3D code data
================================

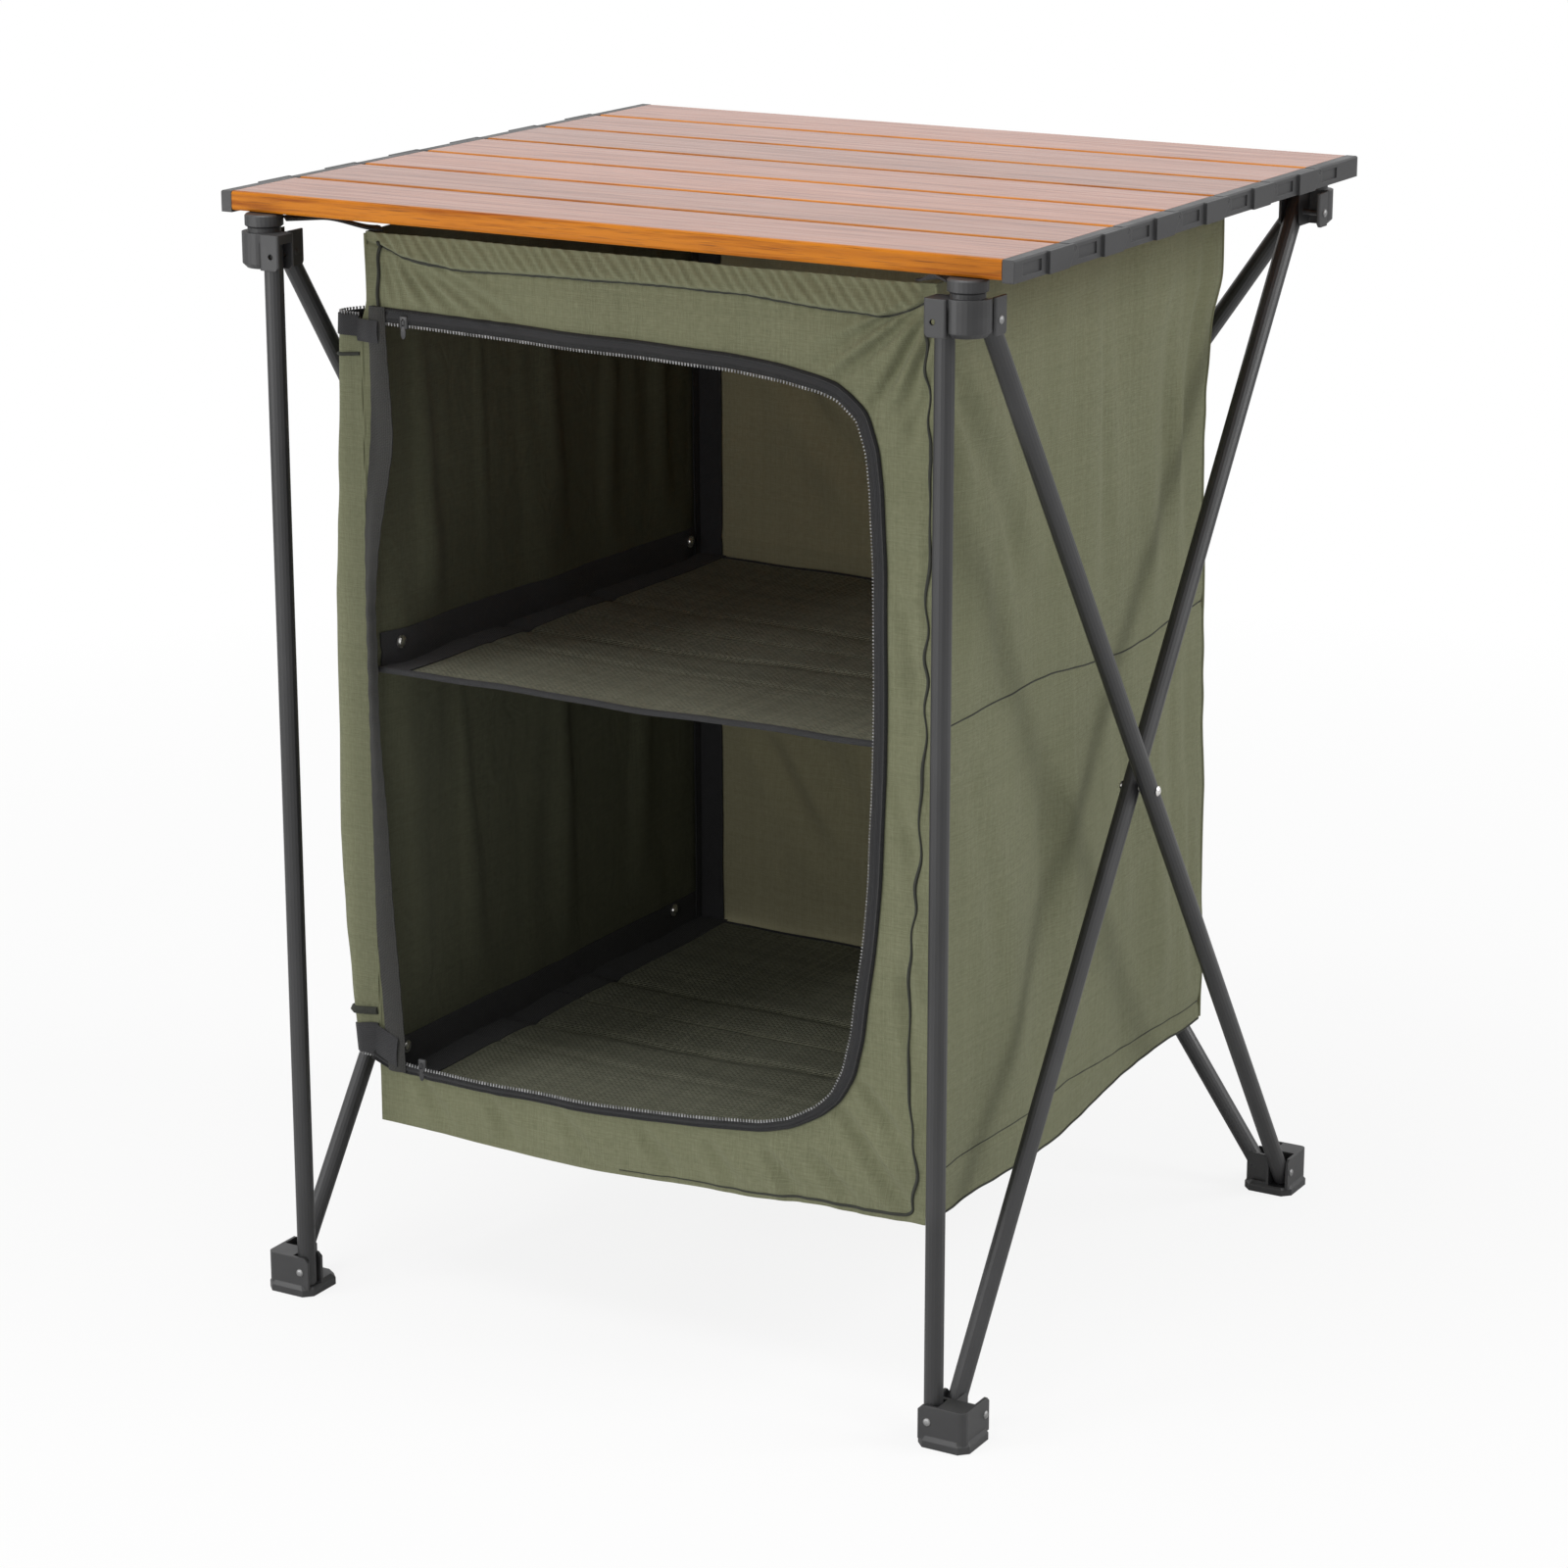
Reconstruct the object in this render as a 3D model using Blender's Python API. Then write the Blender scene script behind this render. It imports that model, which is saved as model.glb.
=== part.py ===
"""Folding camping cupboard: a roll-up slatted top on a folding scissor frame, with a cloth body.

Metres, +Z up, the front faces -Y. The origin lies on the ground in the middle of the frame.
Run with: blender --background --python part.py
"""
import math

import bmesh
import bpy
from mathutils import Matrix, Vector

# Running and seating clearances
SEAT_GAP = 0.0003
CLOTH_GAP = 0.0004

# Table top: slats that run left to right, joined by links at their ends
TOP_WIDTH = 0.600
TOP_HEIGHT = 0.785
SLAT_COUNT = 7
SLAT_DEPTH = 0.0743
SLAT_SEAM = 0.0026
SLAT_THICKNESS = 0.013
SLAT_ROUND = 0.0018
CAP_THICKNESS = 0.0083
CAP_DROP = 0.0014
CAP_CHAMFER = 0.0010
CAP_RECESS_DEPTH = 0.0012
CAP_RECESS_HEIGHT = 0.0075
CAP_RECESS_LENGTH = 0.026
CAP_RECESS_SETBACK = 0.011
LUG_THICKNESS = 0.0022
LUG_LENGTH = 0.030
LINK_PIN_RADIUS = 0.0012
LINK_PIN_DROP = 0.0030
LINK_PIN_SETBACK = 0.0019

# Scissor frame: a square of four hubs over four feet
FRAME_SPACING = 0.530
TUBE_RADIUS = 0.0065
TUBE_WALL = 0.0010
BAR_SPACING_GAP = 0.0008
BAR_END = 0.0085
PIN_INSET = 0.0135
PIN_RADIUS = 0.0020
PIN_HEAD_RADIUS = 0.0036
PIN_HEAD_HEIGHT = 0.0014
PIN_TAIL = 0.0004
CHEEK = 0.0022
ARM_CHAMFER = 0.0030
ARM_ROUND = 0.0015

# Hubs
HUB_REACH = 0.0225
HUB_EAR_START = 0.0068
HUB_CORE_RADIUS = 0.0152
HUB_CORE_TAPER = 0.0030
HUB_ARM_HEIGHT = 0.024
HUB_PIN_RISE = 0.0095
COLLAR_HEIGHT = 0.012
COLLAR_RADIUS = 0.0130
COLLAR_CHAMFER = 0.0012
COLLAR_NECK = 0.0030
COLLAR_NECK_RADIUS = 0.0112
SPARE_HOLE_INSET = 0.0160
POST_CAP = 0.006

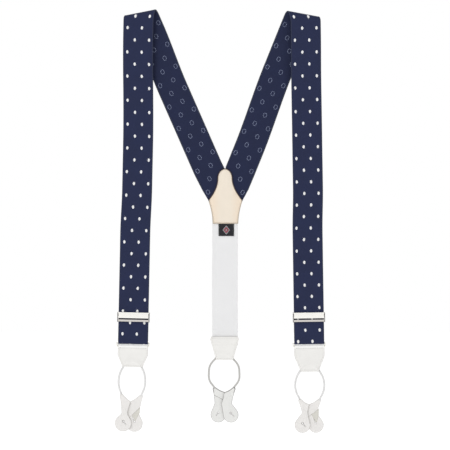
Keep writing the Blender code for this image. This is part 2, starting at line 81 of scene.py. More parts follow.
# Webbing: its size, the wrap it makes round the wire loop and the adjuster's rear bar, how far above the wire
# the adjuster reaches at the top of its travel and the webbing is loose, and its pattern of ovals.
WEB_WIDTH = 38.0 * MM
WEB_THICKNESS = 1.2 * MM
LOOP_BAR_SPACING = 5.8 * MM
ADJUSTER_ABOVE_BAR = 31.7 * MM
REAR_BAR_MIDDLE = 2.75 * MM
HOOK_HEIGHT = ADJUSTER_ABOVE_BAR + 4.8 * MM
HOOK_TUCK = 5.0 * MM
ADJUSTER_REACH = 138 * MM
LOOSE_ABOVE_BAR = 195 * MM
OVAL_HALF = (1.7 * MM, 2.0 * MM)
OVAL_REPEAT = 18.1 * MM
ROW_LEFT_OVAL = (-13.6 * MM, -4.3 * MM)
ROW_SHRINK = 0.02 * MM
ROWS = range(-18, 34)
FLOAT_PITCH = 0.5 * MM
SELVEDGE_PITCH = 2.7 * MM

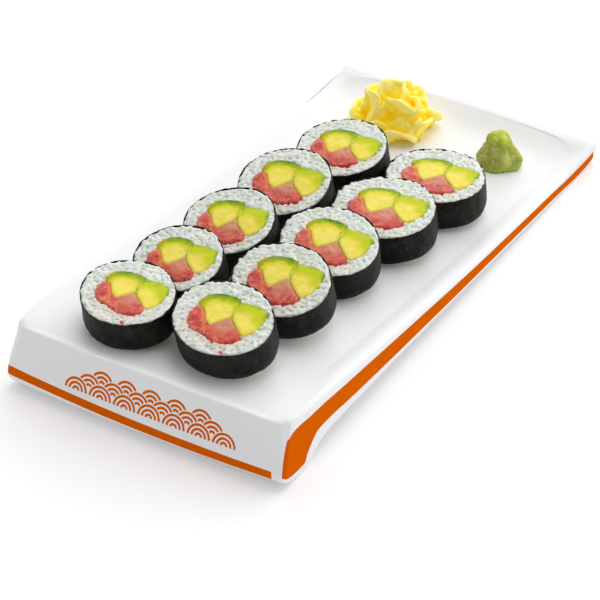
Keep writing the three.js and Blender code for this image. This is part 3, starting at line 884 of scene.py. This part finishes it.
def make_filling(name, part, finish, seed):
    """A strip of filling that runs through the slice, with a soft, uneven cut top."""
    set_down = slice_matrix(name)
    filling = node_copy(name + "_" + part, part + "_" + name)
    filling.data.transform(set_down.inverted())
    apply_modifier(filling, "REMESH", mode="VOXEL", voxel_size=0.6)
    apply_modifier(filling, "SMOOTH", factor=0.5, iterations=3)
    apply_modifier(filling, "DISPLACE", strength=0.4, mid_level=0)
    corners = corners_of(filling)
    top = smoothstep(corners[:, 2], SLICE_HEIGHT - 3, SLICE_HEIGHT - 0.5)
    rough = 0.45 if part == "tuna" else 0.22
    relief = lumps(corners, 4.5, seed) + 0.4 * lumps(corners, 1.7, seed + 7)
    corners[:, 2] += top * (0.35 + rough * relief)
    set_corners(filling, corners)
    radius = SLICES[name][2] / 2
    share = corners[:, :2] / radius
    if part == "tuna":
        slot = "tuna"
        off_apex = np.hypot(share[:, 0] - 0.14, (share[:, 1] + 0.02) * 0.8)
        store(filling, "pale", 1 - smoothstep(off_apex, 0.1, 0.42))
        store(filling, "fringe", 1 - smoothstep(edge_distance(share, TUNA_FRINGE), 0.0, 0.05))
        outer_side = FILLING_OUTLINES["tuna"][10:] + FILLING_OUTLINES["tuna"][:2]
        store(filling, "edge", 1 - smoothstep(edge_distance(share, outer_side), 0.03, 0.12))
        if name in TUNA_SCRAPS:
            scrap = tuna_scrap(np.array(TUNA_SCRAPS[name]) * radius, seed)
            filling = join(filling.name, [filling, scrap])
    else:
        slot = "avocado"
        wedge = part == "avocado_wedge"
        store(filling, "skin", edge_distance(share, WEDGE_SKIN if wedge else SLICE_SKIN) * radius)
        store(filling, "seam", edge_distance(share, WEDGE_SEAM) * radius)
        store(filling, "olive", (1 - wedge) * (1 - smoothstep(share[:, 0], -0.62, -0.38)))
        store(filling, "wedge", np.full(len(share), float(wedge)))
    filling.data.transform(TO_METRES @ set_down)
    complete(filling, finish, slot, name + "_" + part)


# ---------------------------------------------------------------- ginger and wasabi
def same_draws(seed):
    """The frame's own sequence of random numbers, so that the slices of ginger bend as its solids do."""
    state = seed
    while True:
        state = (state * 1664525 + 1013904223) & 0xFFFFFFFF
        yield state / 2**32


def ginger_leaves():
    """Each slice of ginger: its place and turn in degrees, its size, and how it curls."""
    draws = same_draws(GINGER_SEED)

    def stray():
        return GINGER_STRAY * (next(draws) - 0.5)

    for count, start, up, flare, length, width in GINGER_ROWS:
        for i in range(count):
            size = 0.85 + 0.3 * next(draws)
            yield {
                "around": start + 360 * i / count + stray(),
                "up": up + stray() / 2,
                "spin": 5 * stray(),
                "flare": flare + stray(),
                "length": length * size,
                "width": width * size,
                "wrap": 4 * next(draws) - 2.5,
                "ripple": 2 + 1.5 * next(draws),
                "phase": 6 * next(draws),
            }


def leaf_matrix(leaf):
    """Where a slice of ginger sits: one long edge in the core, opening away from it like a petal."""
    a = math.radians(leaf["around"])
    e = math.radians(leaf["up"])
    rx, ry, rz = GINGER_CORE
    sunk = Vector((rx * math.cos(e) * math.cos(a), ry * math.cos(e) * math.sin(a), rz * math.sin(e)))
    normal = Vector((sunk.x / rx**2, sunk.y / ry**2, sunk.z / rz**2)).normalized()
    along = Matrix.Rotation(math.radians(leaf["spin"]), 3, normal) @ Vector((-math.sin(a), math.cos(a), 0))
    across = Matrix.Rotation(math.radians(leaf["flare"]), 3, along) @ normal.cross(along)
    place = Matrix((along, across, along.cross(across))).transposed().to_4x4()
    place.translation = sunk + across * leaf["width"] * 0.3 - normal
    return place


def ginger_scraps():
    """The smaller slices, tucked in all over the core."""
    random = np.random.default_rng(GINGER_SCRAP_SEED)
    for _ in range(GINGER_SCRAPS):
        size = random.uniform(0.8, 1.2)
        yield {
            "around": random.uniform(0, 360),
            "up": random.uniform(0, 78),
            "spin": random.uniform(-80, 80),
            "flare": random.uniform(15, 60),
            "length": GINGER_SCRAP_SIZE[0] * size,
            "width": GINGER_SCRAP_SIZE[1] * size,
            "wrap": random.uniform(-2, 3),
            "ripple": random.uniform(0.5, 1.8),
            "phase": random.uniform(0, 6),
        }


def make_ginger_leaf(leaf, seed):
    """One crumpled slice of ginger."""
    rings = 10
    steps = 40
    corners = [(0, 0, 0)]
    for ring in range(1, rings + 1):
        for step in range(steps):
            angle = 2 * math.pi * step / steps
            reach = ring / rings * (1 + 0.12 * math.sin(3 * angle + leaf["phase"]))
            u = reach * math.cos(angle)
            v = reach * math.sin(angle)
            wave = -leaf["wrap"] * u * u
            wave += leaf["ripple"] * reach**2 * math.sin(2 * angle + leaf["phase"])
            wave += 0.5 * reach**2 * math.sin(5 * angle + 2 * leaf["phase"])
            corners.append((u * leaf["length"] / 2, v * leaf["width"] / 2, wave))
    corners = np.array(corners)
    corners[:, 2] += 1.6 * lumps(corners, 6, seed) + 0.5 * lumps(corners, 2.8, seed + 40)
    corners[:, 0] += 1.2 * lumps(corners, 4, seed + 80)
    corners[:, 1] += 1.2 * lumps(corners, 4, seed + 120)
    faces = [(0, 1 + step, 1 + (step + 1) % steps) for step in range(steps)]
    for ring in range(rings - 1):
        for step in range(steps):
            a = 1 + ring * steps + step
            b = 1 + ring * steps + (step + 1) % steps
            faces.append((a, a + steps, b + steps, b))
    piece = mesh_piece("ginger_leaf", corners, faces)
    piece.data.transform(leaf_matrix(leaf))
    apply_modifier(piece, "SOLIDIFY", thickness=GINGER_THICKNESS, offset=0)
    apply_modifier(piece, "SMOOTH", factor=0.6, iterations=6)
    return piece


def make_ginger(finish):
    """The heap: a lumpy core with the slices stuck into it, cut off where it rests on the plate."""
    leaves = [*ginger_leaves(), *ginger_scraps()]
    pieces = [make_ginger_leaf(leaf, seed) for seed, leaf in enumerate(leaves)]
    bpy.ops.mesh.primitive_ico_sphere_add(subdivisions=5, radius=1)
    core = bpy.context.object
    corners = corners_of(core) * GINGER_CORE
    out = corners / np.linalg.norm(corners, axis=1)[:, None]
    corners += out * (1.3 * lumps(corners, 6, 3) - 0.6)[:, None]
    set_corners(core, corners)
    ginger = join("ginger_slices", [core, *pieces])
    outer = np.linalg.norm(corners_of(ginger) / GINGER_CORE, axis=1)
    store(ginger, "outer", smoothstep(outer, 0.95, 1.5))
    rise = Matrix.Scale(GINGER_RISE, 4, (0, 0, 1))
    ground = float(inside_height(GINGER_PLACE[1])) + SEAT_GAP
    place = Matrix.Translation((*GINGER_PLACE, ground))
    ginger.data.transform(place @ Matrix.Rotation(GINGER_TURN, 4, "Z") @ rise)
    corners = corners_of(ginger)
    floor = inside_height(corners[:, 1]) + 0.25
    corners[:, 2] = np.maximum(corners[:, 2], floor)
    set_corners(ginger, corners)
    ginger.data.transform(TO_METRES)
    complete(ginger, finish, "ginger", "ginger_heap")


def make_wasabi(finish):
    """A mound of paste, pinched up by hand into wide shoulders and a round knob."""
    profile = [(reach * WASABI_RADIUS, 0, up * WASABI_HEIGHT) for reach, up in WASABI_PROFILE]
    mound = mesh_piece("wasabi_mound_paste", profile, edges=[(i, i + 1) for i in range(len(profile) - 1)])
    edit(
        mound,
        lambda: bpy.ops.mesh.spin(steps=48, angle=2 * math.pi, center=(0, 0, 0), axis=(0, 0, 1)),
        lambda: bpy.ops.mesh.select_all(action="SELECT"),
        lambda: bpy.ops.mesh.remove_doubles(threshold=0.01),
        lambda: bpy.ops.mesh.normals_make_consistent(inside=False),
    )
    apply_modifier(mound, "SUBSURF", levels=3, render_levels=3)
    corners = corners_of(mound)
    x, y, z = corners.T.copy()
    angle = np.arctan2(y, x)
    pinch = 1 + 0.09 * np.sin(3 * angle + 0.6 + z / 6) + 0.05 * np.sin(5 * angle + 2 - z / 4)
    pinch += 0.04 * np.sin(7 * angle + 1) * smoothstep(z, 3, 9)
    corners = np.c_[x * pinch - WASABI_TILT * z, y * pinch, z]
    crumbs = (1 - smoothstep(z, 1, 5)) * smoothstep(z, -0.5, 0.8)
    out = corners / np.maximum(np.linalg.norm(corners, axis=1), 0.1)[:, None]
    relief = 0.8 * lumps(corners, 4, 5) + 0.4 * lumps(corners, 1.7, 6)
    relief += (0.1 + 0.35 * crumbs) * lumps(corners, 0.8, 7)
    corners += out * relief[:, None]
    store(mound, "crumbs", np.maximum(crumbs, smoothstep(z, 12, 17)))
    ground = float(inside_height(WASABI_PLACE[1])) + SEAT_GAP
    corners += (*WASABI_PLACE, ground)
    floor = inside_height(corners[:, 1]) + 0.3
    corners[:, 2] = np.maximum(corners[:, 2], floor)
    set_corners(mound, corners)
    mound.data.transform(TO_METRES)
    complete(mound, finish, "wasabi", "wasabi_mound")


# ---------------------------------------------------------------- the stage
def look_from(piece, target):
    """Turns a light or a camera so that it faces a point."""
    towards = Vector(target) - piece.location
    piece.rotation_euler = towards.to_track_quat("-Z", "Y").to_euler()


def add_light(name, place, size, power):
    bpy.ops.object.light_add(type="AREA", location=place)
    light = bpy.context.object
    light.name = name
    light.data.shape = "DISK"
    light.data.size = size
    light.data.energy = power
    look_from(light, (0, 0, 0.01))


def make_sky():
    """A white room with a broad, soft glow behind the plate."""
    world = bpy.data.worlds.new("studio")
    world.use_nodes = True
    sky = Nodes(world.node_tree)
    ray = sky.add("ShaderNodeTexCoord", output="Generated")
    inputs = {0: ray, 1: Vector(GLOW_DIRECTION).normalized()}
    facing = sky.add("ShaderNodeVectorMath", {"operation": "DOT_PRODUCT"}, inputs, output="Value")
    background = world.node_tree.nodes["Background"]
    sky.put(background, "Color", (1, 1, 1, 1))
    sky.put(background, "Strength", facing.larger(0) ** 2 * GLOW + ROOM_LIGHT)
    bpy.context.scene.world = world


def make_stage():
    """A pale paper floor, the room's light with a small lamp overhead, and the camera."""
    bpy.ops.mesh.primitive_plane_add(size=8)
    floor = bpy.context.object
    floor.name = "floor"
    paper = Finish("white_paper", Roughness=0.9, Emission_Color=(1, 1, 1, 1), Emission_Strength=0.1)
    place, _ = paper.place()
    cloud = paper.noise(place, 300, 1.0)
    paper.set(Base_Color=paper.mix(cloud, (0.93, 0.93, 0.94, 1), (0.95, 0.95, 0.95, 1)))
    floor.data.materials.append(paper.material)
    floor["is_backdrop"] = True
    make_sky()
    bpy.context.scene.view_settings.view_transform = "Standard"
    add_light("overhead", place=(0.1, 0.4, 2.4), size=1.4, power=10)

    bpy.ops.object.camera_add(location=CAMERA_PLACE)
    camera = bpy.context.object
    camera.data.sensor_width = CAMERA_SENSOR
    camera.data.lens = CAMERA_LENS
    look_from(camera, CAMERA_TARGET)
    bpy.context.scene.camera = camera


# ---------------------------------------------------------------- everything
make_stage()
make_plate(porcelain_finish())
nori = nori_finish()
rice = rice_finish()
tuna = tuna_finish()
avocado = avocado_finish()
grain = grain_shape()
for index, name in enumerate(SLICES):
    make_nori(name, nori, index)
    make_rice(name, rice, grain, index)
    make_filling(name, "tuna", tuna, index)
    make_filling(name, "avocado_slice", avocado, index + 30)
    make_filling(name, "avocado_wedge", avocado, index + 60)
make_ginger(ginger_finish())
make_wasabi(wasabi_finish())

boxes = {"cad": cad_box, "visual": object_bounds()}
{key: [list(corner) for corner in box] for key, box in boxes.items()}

================================

• [What you are asked to do] Of the lines above, copy each that contains "part".

• [Response to the task]
=== part.py ===
Run with: blender --background --python part.py
Keep writing the Blender code for this image. This is part 2, starting at line 81 of scene.py. More parts follow.
Keep writing the three.js and Blender code for this image. This is part 3, starting at line 884 of scene.py. This part finishes it.
def make_filling(name, part, finish, seed):
    filling = node_copy(name + "_" + part, part + "_" + name)
    rough = 0.45 if part == "tuna" else 0.22
    if part == "tuna":
        wedge = part == "avocado_wedge"
    complete(filling, finish, slot, name + "_" + part)